Comparing frame membership, WordNet-based similarity and distributional similarity
Abstract
Frame co-membership is a relation between lexical units occurring within the same lexico-syntactic environment and representing the same cognitive structure (i.e., frame). This informal relation is valuable to the construction of predicate-modeled language resources, automatic induction of lexical units and semantic role labeling. However, it requires extensive human effort, which slows the progress of FrameNet (FN) and undermines the construction of similar databases. The current study first addresses the challenge of converting frame membership into a numerical similarity relation. This conversion should facilitate the comparison between frame membership, WordNet-based similarity and distributional similarity.

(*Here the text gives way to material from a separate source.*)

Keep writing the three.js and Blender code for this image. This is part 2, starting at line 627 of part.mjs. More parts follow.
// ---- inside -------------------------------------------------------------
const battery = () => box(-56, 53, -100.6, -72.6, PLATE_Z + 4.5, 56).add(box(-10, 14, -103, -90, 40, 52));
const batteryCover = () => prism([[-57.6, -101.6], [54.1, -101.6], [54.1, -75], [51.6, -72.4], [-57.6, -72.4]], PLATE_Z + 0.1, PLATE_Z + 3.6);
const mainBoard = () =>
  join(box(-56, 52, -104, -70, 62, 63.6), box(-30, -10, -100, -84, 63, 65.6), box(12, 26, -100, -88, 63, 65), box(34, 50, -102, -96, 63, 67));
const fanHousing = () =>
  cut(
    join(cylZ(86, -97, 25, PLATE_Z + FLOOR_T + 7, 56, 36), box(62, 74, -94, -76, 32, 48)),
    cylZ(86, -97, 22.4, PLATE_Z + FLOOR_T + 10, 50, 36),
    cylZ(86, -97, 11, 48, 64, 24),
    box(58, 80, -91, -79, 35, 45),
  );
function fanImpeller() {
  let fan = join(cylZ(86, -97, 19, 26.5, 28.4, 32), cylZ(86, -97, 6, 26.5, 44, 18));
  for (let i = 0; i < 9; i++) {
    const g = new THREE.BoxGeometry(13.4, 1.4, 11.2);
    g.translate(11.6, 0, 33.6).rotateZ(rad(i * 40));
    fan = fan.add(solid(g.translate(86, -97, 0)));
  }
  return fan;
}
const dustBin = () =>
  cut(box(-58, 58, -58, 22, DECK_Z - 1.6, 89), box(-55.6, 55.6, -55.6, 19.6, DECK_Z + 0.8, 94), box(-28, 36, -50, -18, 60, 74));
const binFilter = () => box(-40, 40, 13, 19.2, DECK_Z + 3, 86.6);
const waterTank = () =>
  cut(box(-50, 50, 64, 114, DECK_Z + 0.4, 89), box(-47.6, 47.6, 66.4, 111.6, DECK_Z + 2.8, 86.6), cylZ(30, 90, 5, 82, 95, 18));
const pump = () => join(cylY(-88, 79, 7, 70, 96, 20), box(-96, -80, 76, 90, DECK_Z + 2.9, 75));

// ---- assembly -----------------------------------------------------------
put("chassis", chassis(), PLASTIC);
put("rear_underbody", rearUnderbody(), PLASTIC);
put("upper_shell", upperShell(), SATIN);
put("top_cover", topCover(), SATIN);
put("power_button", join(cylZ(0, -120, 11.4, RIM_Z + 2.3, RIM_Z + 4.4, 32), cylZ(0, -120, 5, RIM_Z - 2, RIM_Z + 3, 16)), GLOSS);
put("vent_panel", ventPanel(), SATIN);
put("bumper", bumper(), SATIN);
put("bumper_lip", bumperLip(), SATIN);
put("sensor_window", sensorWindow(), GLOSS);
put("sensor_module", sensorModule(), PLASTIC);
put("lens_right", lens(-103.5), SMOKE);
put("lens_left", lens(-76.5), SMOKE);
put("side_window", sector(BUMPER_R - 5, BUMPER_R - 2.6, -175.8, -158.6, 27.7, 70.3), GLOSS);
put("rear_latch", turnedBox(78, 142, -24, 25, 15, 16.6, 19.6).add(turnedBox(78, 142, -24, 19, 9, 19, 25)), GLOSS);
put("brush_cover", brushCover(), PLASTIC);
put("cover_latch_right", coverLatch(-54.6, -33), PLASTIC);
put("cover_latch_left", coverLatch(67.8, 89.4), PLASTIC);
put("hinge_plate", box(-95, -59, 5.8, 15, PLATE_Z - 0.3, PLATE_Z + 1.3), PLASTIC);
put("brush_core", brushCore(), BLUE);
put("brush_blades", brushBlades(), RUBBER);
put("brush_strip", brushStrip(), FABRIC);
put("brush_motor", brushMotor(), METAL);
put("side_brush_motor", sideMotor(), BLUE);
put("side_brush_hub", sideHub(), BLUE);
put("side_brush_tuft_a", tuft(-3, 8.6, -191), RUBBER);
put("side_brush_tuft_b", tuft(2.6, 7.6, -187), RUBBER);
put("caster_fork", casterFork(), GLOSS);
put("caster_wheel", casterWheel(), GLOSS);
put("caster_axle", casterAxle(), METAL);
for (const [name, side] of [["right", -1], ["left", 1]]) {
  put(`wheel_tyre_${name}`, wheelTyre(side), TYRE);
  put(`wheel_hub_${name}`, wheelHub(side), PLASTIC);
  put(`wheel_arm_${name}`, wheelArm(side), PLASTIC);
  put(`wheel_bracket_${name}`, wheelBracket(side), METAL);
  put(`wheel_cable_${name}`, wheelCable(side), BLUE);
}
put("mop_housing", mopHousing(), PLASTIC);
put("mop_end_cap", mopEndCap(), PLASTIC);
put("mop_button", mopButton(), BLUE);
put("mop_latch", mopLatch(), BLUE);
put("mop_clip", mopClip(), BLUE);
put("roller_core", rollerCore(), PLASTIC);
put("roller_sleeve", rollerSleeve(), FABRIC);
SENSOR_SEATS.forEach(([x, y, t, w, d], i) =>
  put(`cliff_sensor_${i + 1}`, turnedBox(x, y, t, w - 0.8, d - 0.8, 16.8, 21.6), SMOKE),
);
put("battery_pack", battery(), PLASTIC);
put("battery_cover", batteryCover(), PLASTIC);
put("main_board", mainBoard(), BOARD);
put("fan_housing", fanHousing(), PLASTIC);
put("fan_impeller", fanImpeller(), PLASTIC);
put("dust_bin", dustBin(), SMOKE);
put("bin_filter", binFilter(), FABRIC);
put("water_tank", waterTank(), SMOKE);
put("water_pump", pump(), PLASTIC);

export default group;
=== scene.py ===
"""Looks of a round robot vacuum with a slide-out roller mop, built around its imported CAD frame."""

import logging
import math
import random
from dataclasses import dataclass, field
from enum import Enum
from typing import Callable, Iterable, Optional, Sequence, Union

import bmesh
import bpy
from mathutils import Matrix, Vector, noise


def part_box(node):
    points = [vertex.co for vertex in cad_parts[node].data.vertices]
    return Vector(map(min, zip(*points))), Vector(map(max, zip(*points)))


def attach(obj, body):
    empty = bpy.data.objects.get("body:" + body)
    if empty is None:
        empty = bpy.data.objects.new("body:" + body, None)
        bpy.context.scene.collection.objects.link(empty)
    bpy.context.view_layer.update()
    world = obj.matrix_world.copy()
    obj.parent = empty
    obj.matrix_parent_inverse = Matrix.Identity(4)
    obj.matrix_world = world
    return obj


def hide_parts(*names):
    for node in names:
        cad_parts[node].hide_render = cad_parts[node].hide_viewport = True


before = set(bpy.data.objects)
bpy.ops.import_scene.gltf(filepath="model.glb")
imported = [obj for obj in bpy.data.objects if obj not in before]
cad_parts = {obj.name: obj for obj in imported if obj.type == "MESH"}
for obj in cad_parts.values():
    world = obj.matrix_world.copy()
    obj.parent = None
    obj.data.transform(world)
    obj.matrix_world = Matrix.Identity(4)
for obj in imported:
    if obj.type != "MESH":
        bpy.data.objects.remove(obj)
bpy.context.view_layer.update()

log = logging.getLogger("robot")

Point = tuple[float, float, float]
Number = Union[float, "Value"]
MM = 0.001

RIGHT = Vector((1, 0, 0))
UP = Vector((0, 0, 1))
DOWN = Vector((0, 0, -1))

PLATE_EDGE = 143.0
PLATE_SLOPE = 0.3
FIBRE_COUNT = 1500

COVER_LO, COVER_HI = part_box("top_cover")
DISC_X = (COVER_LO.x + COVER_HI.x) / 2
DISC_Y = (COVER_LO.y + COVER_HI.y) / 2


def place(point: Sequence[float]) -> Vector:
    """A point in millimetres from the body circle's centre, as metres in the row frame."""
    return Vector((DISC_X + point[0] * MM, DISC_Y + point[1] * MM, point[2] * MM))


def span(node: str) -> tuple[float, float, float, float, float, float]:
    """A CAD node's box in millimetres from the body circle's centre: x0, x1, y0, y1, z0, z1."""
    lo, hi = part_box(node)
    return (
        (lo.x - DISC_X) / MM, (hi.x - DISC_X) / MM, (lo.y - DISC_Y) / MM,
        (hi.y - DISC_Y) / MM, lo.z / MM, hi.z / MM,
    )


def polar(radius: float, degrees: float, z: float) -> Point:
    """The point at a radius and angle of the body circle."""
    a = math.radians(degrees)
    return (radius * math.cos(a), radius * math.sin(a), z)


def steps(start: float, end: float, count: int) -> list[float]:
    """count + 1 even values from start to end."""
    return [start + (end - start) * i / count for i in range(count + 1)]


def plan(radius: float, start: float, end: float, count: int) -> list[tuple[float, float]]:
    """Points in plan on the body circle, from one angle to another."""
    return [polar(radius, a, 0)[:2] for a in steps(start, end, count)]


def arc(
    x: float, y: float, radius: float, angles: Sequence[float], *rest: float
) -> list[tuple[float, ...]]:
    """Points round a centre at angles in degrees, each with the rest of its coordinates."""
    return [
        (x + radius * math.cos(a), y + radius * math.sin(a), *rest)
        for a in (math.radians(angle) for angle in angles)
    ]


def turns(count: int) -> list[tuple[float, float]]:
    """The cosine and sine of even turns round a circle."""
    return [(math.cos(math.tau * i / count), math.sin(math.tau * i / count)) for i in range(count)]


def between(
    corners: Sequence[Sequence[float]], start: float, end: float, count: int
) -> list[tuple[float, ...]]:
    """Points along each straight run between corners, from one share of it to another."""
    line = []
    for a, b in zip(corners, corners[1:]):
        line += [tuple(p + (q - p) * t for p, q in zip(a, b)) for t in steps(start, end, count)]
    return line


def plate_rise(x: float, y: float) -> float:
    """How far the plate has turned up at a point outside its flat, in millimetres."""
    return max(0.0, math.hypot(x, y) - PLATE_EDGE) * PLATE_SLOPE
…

The study then identifies the most statistically compatible measures with frame membership. The proposed measure of degree of frame co-membership (DFCM) is entirely based on the FN database. It embraces the unique features of Frame Semantics and does not account for any frame-external data. Accordingly, it preserves the individual approach of the theory and the distinctive criteria for word grouping. Although DFCM does not reflect the lexical or numerical relations between words in WordNet (WN) or distributional semantics, it is compatible with similarity scores obtained from the WN database and through distributional tools. The results may have considerable implications for the enrichment of FrameNet’s lexicon without jeopardizing the precision of the database or maintaining the sole dependence on the manual effort of lexicographers.